And lastly, if it was indeed the karma of sick people that caused them to be sick, then wouldn't it also be their karma that brought them into contact with a doctor?

The Buddha taught compassion. He taught us to recognize that other people's sufferings are as real to them as ours are to us. And on the basis of this we should empathize with others and seek not to cause them suffering but to relieve suffering when we can. Here's Dhammapada verse 20:

All tremble at violence
Life is dear to all
Putting oneself in the place of another
One should neither kill nor cause another
to kill.

This is the Buddhist version of the Golden Rule.

And in the Saleyyaka Sutta the ideal practitioner is described like this:

There is the case where a certain person, abandoning the taking of life, abstains from the taking of life. He dwells with his rod laid down, his knife laid down, scrupulous, merciful, compassionate for the welfare of all living beings.

Now I'm sure that this monk would argue something like "it's more compassionate to let being suffer from sickness because it allows their past karma to come to fruition," but a view like that is very far from the kind of compassion that the Buddha advocated.

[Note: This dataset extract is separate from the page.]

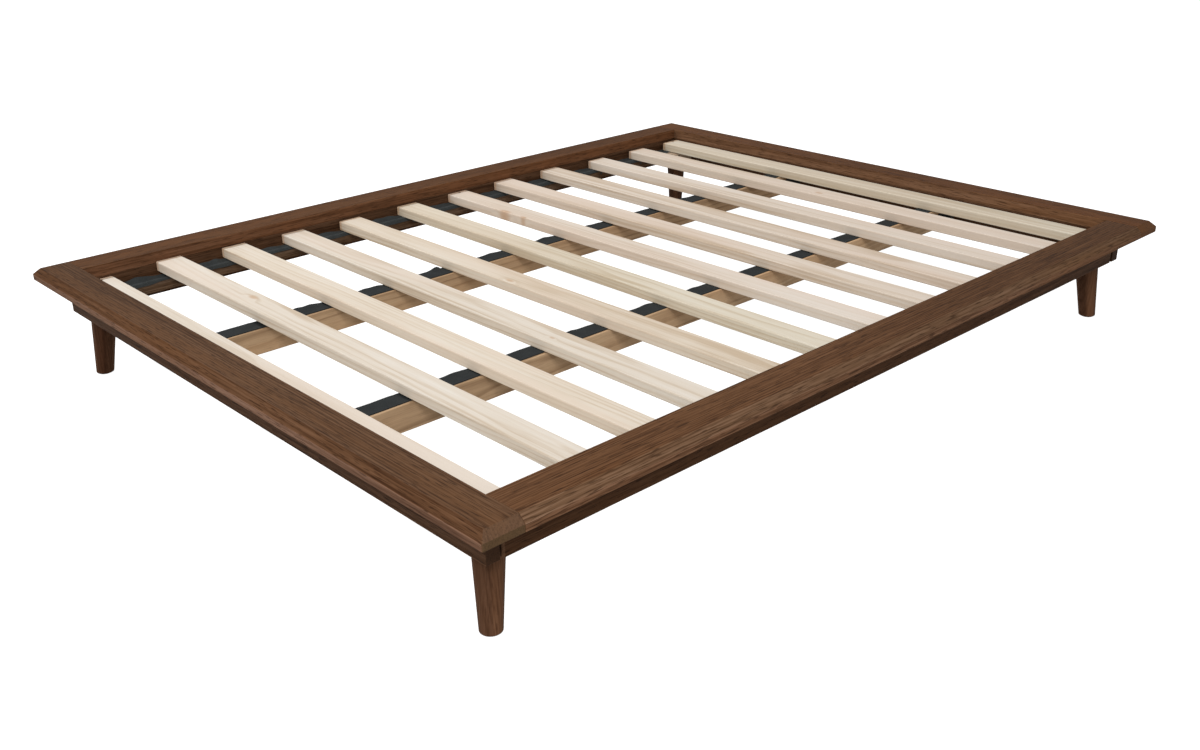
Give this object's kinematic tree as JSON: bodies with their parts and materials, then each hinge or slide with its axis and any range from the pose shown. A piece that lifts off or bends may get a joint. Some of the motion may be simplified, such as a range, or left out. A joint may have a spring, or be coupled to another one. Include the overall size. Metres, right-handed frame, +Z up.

In a conversation on Google+, Denis Wallez (who pointed out the corollary that is karma determines everything then it brings sick people into contact with doctors) suggested that the antidote to such gullibility (thinking here of the medical students rather than the monk) was to get people to read more of the Pali canon, which contains (as you'll see above) ample evidence to contradict the idea that the sick do not deserve treatment, and more importantly to encourage critical thinking. The Buddha himself, in the Kalama Sutta, famously encouraged us not to believe something just because some monk says so!